━━━━━ Exercise data

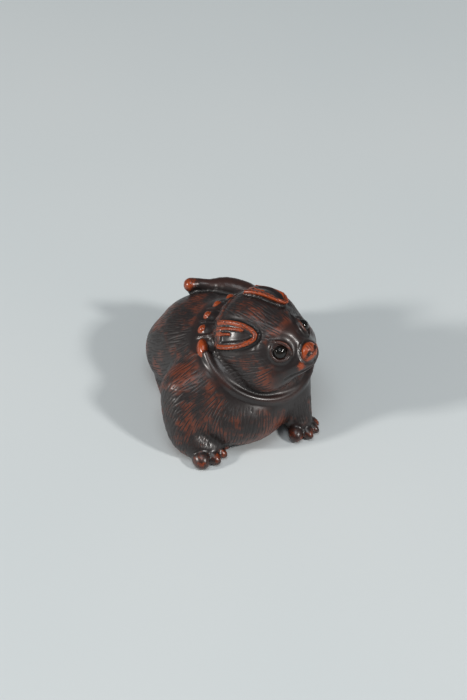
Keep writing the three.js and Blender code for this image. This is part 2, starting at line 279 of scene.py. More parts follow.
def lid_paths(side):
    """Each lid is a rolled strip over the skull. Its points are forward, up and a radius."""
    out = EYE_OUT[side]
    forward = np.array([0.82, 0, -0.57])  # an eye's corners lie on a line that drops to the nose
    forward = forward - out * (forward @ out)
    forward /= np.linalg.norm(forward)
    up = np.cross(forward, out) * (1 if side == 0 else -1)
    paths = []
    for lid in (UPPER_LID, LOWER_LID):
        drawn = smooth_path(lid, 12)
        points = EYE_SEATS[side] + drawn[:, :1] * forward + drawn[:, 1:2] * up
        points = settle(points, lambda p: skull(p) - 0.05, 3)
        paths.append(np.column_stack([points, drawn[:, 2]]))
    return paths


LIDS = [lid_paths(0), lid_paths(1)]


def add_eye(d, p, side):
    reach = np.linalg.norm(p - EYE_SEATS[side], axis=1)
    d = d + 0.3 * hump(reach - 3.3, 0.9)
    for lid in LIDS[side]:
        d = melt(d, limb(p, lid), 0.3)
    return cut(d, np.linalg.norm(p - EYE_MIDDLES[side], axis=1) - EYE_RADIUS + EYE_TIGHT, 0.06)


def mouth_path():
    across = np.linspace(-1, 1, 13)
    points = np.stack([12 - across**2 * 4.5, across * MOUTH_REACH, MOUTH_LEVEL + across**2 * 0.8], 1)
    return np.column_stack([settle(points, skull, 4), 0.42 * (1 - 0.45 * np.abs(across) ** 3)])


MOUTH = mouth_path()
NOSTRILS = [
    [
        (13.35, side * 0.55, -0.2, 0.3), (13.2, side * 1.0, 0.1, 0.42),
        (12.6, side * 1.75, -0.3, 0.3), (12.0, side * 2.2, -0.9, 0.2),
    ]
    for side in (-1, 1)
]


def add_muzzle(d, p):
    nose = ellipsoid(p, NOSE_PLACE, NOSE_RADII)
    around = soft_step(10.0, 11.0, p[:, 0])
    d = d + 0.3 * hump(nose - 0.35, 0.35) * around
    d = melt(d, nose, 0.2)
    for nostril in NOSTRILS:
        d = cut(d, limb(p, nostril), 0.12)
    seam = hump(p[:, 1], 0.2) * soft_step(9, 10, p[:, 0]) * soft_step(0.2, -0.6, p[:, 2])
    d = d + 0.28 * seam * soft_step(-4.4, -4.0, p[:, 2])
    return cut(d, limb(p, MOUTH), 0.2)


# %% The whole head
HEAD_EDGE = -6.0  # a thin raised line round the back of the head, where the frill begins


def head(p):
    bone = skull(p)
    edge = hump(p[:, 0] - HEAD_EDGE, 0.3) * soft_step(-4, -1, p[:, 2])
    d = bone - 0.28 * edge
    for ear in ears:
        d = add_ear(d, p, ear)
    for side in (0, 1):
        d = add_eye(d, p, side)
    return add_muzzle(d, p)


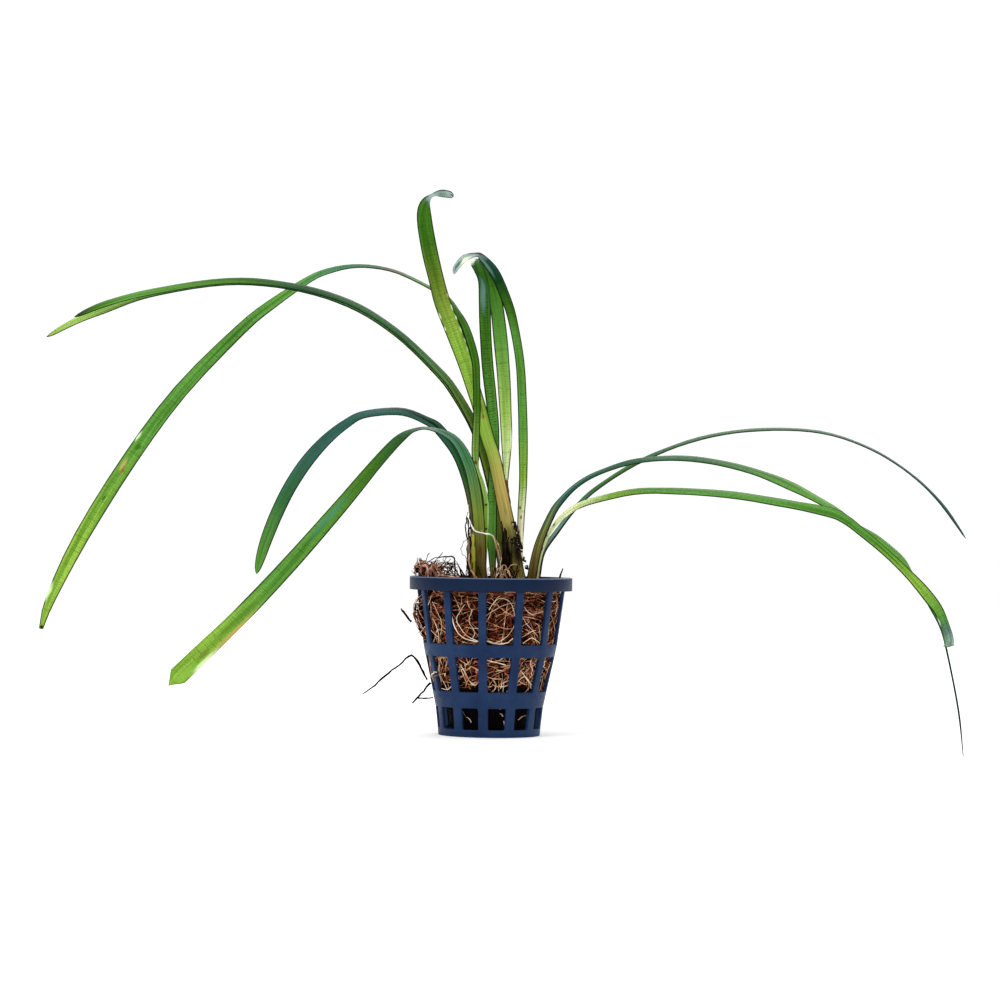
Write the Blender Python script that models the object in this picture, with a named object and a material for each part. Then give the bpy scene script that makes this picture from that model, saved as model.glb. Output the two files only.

━━━━━━━━━━

→ Exercise prompt
Extract, please, the lines from the start of the entries above through the one with "return cut(d, np.linalg.norm(p", both included, reproducing each exactly and adding nothing.

→ Final result
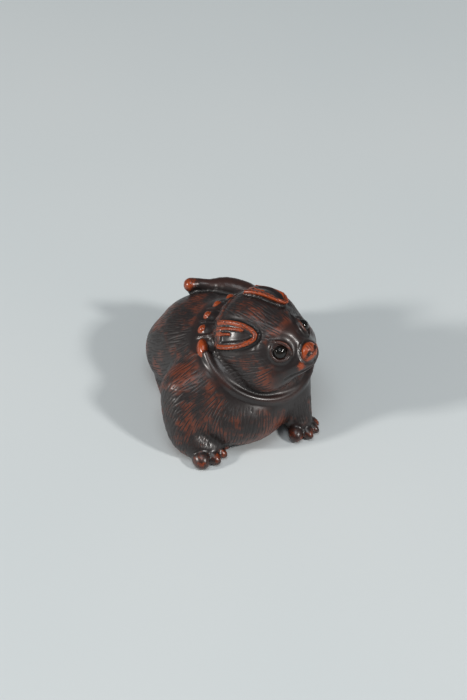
Keep writing the three.js and Blender code for this image. This is part 2, starting at line 279 of scene.py. More parts follow.
def lid_paths(side):
    """Each lid is a rolled strip over the skull. Its points are forward, up and a radius."""
    out = EYE_OUT[side]
    forward = np.array([0.82, 0, -0.57])  # an eye's corners lie on a line that drops to the nose
    forward = forward - out * (forward @ out)
    forward /= np.linalg.norm(forward)
    up = np.cross(forward, out) * (1 if side == 0 else -1)
    paths = []
    for lid in (UPPER_LID, LOWER_LID):
        drawn = smooth_path(lid, 12)
        points = EYE_SEATS[side] + drawn[:, :1] * forward + drawn[:, 1:2] * up
        points = settle(points, lambda p: skull(p) - 0.05, 3)
        paths.append(np.column_stack([points, drawn[:, 2]]))
    return paths


LIDS = [lid_paths(0), lid_paths(1)]


def add_eye(d, p, side):
    reach = np.linalg.norm(p - EYE_SEATS[side], axis=1)
    d = d + 0.3 * hump(reach - 3.3, 0.9)
    for lid in LIDS[side]:
        d = melt(d, limb(p, lid), 0.3)
    return cut(d, np.linalg.norm(p - EYE_MIDDLES[side], axis=1) - EYE_RADIUS + EYE_TIGHT, 0.06)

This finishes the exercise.